According to other records in the state's library, Haskell also publicly questioned Roosevelt's moral character during the legal proceedings, perhaps in retaliation or in an attempt to explain the real cause of Roosevelt's animosity toward him. It involved another "incident" which had occurred three years earlier.
In April of 1905, President Roosevelt came to Oklahoma to hunt wolves. According to sworn affidavits by witnesses, the area where the hunt took place was Big Pasture, an Indian reservation about 18 miles west of Frederick, Oklahoma. It was a time when liquor was prohibited on Oklahoma's reservations and Haskell was a staunch prohibitionist. The witnesses claimed that Roosevelt brought "four mules, each carrying four cases of beer, whiskey and champagne" onto the reservation, knowing well that it was an act punishable by imprisonment. Haskell claimed, "Roosevelt imbibed himself most heartily and left a trail of bottles to mock the law."
Eventually, Haskell and Roosevelt buried their differences and adopted an attitude of mutual admiration. Seven years later, according to Haskell's address, Roosevelt "became convinced that he had been in the wrong in that fight and made a personal apology to his opponent." He quoted Roosevelt as saying, "I fought Haskell and I was wrong, and I am not going to delay an apology for the wrong we did him. It won't be long until I will be gone and it will be too late to do the manly thing." Haskell said that the public apology, which Roosevelt made sure was recorded in official public records, was "conclusive evidence of (Roosevelt's) genuine manhood and high character.…"
According to George Watts, Chairman of the Guthrie Centennial Committee, the role of Governor Haskell will be played by one of his actual descendents. Richard Lemin, a Deer Creek middle school world history teacher, will play the role of Teddy Roosevelt. He had previously portrayed the president in 1982 at Oklahoma's Diamond Jubilee (75th anniversary) and volunteered to return for the Centennial Celebration in Guthrie. Lemin said that he has portrayed a number of historical roles but President Roosevelt is one he feels well suited to bring to life.
"I couldn't play Abraham Lincoln, but I do slightly resemble Roosevelt – middle-aged, heavy-set, big moustache and smile," said Lemin. "He was energetic, outgoing and outspoken, which also somewhat describes me. The rest I try to carry off with acting."

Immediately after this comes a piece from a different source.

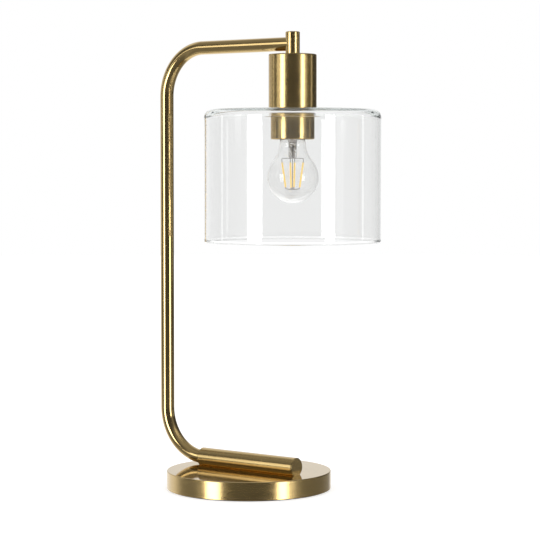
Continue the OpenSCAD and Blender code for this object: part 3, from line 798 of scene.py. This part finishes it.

Lemin shared some interesting trivia about Roosevelt, including the fact that he was the youngest man to become president; he was 42 when President McKinley was assassinated (President Kennedy was the youngest elected president at 43 years of age.). He also said that Roosevelt hated the name "Teddy" because it was forever associated with the bear, which made fun of his love of hunting.
Roosevelt was one of America's first environmentalists, creating the first National Park to help preserve the western frontier. He was also the first American to be awarded the Nobel Peace Prize for negotiating the peace in the Russo-Japanese war.
Historian Thomas Bailey wrote of Roosevelt, "He was a great personality, a great activist, a great preacher of moralities, a great controversialist, a great showman. He dominated his era as he dominated conversations. The masses loved him; he proved to be a great popular idol and a great vote getter."
Plans for Guthrie's Centennial Celebration kick-off include a big parade, live entertainment and the Grand Opening of a special statehood exhibition at the Oklahoma Territorial Museum. An appearance by Teddy Roosevelt is also planned where he will once again be '"loved by the masses." Maybe this time, after 100 years, should the president wish to celebrate by enjoying a beer in Oklahoma, no one will object…not even Governor Haskell.